=== Your goal ===
Restate word for word the lines of the data below, from the first through the one that has "add_weld(name, (), [[place.to_3d()".

=== Dataset content ===
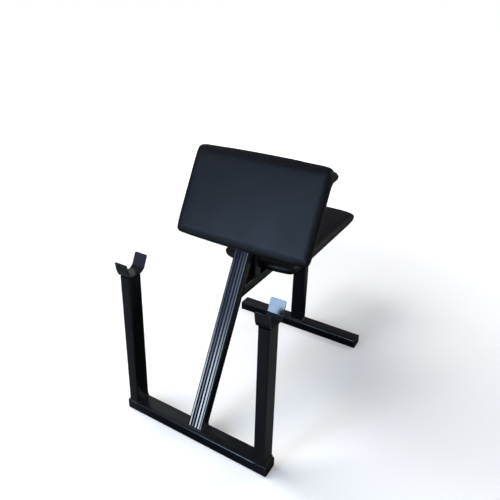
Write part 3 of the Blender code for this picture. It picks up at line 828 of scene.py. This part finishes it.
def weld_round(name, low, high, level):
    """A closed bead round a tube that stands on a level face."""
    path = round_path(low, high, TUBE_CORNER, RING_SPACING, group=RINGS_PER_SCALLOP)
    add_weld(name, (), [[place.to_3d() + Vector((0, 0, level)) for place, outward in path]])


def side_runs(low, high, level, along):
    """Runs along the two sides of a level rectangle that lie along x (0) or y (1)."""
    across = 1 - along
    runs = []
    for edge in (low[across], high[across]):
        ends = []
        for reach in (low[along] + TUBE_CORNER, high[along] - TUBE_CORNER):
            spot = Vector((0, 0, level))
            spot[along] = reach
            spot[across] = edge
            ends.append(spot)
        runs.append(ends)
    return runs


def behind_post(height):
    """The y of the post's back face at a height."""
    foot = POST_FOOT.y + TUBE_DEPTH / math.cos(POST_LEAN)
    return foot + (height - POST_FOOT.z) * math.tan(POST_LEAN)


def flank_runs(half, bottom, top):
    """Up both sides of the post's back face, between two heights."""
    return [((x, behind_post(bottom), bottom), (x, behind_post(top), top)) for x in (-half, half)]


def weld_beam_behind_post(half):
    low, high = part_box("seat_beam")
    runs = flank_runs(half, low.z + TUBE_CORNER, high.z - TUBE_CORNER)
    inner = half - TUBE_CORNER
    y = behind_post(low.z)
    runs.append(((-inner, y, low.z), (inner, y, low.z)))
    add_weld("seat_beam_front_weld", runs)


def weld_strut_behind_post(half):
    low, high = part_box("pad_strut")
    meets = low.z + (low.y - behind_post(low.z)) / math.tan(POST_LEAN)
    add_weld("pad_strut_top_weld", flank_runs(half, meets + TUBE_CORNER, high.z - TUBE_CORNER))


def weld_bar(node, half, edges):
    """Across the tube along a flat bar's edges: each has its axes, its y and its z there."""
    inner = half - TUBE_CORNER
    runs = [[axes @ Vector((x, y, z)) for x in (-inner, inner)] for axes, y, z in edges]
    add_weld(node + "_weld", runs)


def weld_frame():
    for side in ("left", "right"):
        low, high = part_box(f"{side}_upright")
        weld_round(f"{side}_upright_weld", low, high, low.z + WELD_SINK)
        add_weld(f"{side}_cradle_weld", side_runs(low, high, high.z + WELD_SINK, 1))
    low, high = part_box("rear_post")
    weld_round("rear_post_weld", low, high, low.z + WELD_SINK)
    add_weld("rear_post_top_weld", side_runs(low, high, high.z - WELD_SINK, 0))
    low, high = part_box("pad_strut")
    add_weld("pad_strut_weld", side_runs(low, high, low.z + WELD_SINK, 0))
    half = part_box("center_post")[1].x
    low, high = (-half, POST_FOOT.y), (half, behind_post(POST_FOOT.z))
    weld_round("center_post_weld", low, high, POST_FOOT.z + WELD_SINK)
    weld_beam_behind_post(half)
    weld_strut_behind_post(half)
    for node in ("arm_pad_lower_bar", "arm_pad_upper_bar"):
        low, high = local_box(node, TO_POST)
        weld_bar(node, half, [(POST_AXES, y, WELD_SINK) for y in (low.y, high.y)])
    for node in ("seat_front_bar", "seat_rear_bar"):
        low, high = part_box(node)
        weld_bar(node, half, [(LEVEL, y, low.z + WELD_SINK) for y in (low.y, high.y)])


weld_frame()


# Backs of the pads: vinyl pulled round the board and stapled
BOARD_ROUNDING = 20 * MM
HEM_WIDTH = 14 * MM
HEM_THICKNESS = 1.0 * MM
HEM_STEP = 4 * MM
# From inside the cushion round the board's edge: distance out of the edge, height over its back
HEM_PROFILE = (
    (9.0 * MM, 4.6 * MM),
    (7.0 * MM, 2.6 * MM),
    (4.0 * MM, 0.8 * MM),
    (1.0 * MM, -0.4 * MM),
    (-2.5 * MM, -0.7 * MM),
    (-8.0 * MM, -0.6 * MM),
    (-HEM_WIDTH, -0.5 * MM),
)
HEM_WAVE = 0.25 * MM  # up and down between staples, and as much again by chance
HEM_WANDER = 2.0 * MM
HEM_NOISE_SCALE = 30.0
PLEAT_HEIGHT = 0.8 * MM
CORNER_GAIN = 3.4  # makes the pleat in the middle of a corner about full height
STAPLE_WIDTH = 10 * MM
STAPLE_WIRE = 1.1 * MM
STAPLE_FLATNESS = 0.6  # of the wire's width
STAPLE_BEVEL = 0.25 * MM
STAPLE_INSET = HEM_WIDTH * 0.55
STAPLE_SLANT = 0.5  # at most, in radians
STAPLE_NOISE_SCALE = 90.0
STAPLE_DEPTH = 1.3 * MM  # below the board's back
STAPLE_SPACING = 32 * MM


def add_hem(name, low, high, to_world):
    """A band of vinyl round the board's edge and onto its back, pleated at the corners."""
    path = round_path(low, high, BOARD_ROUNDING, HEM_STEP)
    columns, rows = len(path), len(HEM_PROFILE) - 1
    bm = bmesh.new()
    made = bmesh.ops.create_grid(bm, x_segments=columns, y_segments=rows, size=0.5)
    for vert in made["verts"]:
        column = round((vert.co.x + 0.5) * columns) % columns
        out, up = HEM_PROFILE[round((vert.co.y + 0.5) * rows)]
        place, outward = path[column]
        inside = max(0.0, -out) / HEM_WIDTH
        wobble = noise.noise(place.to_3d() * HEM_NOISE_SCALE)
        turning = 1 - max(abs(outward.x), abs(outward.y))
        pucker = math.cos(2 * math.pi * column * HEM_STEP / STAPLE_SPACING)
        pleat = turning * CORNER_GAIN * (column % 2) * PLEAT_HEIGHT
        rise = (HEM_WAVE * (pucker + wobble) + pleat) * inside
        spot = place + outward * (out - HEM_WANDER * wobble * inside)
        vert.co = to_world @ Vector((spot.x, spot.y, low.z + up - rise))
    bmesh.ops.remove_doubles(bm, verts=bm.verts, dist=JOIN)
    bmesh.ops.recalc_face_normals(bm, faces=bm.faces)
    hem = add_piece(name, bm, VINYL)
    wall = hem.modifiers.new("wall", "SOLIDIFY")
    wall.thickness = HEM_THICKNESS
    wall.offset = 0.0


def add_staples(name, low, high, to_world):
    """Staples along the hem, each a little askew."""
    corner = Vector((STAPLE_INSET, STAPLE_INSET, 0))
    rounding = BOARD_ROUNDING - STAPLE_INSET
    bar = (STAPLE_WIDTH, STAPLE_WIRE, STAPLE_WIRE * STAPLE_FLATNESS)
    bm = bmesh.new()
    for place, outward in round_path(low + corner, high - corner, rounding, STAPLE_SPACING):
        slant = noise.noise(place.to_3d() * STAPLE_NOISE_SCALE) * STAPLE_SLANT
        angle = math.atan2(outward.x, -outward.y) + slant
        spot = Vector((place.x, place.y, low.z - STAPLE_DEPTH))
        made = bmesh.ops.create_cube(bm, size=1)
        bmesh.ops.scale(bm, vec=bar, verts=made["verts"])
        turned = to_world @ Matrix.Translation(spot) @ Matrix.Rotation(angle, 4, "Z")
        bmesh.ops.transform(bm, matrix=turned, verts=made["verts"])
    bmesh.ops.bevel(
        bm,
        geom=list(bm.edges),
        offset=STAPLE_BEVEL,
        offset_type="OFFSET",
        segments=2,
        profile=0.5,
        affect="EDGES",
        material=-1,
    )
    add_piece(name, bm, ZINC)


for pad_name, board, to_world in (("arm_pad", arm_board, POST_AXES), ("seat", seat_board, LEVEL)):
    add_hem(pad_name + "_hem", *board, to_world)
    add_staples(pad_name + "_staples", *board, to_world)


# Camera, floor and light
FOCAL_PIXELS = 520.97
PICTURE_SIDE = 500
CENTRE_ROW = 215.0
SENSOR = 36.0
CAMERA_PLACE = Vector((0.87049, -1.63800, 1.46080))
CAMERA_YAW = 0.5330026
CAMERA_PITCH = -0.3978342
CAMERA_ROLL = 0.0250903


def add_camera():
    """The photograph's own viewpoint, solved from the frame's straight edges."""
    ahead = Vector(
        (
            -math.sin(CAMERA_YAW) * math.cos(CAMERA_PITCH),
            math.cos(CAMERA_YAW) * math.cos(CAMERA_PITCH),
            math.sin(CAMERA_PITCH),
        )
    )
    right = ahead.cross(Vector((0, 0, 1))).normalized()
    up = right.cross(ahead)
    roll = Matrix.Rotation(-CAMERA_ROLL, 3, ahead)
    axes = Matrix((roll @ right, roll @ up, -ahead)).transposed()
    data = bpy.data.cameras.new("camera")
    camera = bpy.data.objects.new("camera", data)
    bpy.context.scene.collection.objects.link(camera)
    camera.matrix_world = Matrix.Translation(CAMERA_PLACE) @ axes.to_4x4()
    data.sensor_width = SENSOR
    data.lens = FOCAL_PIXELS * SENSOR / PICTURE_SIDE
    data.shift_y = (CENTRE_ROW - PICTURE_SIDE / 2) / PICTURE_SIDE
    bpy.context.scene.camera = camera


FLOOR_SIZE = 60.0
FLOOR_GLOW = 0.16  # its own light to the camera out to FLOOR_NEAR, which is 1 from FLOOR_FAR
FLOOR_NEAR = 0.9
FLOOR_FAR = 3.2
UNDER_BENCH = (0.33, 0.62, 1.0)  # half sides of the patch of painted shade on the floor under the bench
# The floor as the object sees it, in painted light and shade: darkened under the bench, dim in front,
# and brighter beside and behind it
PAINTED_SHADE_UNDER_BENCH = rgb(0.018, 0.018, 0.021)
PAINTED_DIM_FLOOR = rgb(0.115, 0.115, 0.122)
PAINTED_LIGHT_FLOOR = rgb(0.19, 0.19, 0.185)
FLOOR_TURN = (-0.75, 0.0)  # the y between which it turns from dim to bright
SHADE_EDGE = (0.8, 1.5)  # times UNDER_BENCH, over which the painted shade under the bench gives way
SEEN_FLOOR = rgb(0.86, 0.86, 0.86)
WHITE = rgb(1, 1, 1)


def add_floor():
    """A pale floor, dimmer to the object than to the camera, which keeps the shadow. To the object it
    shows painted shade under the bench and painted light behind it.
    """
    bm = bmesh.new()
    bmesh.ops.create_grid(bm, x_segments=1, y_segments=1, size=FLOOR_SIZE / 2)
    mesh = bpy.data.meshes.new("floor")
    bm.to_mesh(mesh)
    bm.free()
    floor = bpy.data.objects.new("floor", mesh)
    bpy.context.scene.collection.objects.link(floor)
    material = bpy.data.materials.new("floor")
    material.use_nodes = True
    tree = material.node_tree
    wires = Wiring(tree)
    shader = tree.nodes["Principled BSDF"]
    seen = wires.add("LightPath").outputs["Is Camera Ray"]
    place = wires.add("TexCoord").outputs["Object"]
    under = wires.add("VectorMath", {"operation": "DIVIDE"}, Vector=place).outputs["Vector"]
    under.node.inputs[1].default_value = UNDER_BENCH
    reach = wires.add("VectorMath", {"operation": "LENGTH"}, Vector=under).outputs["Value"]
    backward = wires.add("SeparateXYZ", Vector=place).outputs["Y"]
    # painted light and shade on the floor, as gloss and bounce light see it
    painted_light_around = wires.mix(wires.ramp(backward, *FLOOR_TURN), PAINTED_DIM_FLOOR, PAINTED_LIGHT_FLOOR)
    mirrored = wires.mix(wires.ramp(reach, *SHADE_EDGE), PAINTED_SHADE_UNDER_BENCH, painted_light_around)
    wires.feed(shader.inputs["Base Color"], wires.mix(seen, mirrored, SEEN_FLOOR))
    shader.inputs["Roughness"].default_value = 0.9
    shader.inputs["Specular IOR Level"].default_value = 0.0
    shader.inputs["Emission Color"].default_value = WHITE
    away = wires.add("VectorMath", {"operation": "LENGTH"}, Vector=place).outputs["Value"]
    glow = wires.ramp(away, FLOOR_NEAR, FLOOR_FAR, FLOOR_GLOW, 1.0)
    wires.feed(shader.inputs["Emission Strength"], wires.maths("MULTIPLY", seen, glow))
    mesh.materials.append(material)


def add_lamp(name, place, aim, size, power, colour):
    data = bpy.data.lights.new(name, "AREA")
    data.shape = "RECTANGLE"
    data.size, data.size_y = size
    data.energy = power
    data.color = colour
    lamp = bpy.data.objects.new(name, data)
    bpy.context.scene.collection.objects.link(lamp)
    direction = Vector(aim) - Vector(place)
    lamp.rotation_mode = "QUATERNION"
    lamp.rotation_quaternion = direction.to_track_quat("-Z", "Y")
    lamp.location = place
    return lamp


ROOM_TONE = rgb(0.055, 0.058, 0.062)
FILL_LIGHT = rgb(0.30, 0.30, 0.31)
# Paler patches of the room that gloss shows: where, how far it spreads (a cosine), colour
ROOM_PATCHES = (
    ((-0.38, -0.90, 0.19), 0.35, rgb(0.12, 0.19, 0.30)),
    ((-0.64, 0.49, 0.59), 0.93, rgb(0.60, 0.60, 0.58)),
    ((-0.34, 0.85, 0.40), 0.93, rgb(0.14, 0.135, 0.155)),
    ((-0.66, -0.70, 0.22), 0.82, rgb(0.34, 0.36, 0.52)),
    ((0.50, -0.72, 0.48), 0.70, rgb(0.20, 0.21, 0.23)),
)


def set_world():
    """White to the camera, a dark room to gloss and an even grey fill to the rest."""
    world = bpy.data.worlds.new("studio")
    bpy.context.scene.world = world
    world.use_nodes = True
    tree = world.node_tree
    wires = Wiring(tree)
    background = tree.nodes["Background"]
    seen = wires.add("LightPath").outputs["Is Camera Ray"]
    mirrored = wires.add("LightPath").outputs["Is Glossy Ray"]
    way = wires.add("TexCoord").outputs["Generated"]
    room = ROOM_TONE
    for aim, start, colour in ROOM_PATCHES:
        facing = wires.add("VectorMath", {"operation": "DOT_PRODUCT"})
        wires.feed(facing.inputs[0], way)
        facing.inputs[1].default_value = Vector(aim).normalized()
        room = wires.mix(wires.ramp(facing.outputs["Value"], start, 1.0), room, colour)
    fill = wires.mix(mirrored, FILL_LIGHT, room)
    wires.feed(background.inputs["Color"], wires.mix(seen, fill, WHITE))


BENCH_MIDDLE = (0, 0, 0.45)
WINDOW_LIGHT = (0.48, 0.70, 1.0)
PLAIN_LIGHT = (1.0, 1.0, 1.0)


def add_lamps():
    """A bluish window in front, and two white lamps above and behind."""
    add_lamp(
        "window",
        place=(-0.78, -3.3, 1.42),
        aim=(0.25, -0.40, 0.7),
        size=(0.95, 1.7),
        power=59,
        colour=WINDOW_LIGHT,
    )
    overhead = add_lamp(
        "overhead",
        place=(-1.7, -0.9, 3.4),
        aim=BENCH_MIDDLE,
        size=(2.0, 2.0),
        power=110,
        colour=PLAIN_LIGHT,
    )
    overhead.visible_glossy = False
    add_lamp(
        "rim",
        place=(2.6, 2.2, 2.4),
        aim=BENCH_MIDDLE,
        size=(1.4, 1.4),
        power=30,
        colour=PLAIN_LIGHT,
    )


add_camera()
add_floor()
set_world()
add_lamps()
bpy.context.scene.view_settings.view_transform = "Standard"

=== Written solution ===
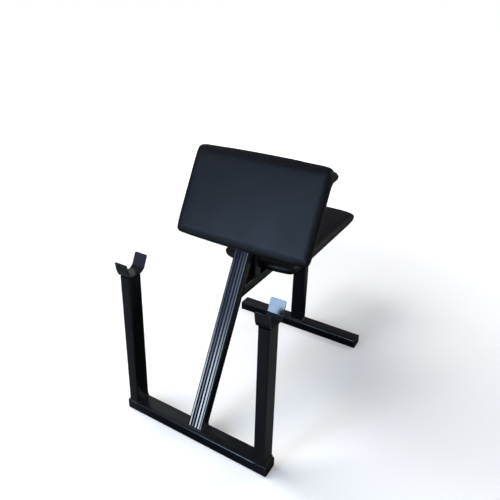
Write part 3 of the Blender code for this picture. It picks up at line 828 of scene.py. This part finishes it.
def weld_round(name, low, high, level):
    """A closed bead round a tube that stands on a level face."""
    path = round_path(low, high, TUBE_CORNER, RING_SPACING, group=RINGS_PER_SCALLOP)
    add_weld(name, (), [[place.to_3d() + Vector((0, 0, level)) for place, outward in path]])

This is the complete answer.